Overall, Furiosa’s chips’ performance is a bit of a mixed bag. They offer good-but-not-great performance, with potential efficiency gains, but the system-level performance impact of their reduced memory bandwidth on larger workloads is unclear. So why is Meta considering buying them? Well, for hyperscalers like Meta, AI chip startups have more strategic value than just the performance of their chips. Meta owning Furiosa could help them reduce their reliance on Nvidia chips.
The Strategic Value of Furiosa
First off, H100s are extremely expensive, running customers around $25,000 for each GPU. The B200 is projected to be even pricier, at $30-40k each. And most of this money is gross profit; the cost to manufacture an H100 is only a few thousand dollars. At the same time, these state-of-the-art GPUs are very hard for companies to get their hands on, with wait times sometimes stretching to multiple months.
Even worse, Nvidia also has the ability to put their thumb on the scales of next-generation AI development by picking who gets priority access to their newest GPUs. Overall, it makes sense why Meta might want to break free from Nvidia’s tyranny by bringing AI chip capabilities in-house. But why are they considering buying Furiosa, rather than just spinning up their own chip team like Google did for their TPUs?
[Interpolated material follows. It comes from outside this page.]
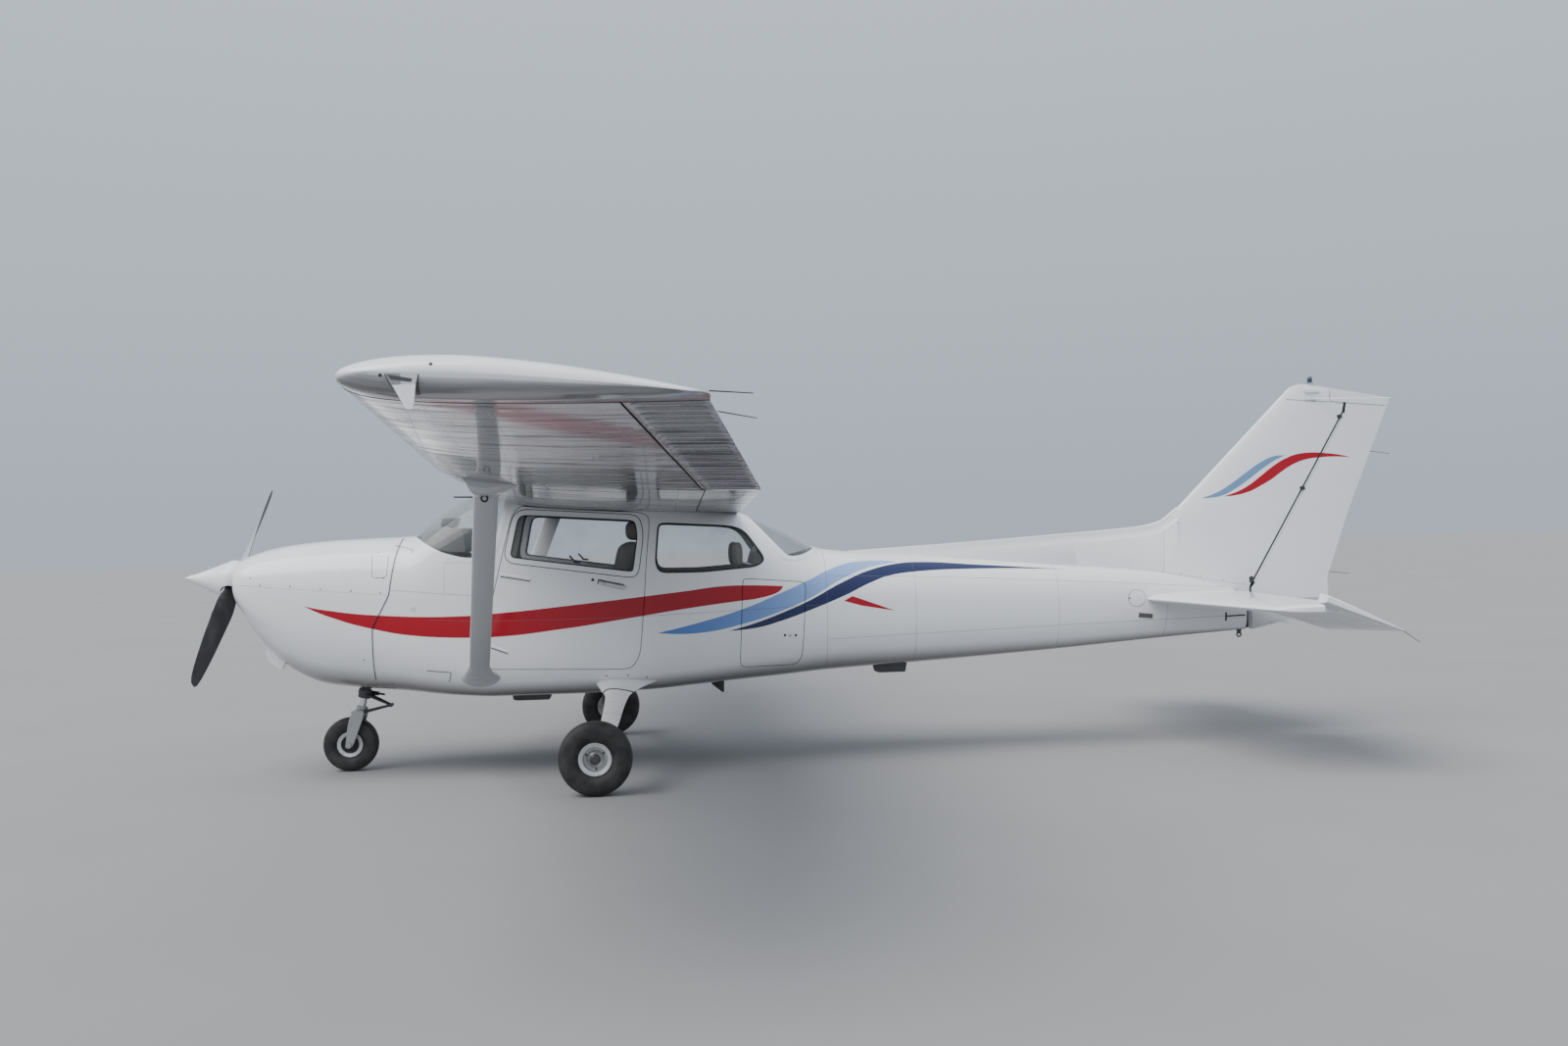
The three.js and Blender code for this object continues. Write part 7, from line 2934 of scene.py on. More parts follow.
        parts.append(rod("socket", self.on_steer_axis(425), self.on_steer_axis(372), 36))
        weld(crown, parts)
        complete(crown, self.finishes.gear, "nose_fork", ("nose_fork",))
        links = []
        for half in (-1, 1):
            for start, end in (((-90, 0, 505), (72, 0, 425)), ((-105, 0, 385), (72, 0, 425))):
                near = (start[0], half * 34, start[2])
                far = (end[0], half * 12, end[2])
                links.append(rod("link", near, far, 9, 7))
        knee = rod("nose_torque_links", (72, -30, 425), (72, 30, 425), 12)
        weld(knee, links)
        complete(knee, self.finishes.dark_metal, "nose_fork")
        self.wheel(self.nose, self.nose_axle, "nose", "nose_wheel", ("nose_hub", "nose_tyre"))

    def build(self) -> None:
        """Makes every piece."""
        self.build_main()
        self.build_nose()


# Cabin fittings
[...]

As a matter of fact, Meta does already have an internal silicon team, which has developed a series of AI chips called the Meta Training and Inference Accelerator, or MTIA. Importantly, though, MTIA is targeted towards recommender workloads:
This chip’s architecture is fundamentally focused on providing the right balance of compute, memory bandwidth, and memory capacity for serving ranking and recommendation models. (source)
These are valuable workloads for Meta, who are constantly leveraging low-latency ML to recommend ads, Instagram reels, and more. But they’re not the massive LLM workloads that Nvidia chips are best at, which require large amounts of off-chip memory and high memory bandwidth. So while MTIA is a useful asset for Meta, it doesn’t fundamentally reduce their dependence on Nvidia for generative AI workloads.
Specifically, MTIA is focused on smaller workloads that can mostly fit in on-chip SRAM, with off-chip memory provided by relatively low-speed LPDDR5. On the other hand, Furiosa’s chips leverage HBM3, which significantly increases memory bandwidth. HBM3 is notoriously hard for chip manufacturers to access and integrate into their chips, which is part of the reason why some AI chip startups, like Groq, Cerebras, and d-Matrix, eschewed HBM entirely. This makes Furiosa unique as an acquisition target: they’re one of the few AI chip startups that have managed to source HBM3 and successfully integrate it into their products.
Ultimately, even if Furiosa’s chips under-perform Nvidia’s chips, they offer Meta some unique advantages as an acquisition target. Furiosa would be able to reduce Meta’s dependence on Nvidia for high-performance, LLM-focused chips equipped with HBM. And if Meta does acquire Furiosa, I don’t think this will be the last acquisition of an AI chip startup by a hyperscaler. As hyperscalers try to liberate themselves from total dependence on Nvidia for AI chips, they may end up buying chip startups, not because those chips are particularly amazing, but because of the strategic value of having in-house LLM-focused silicon.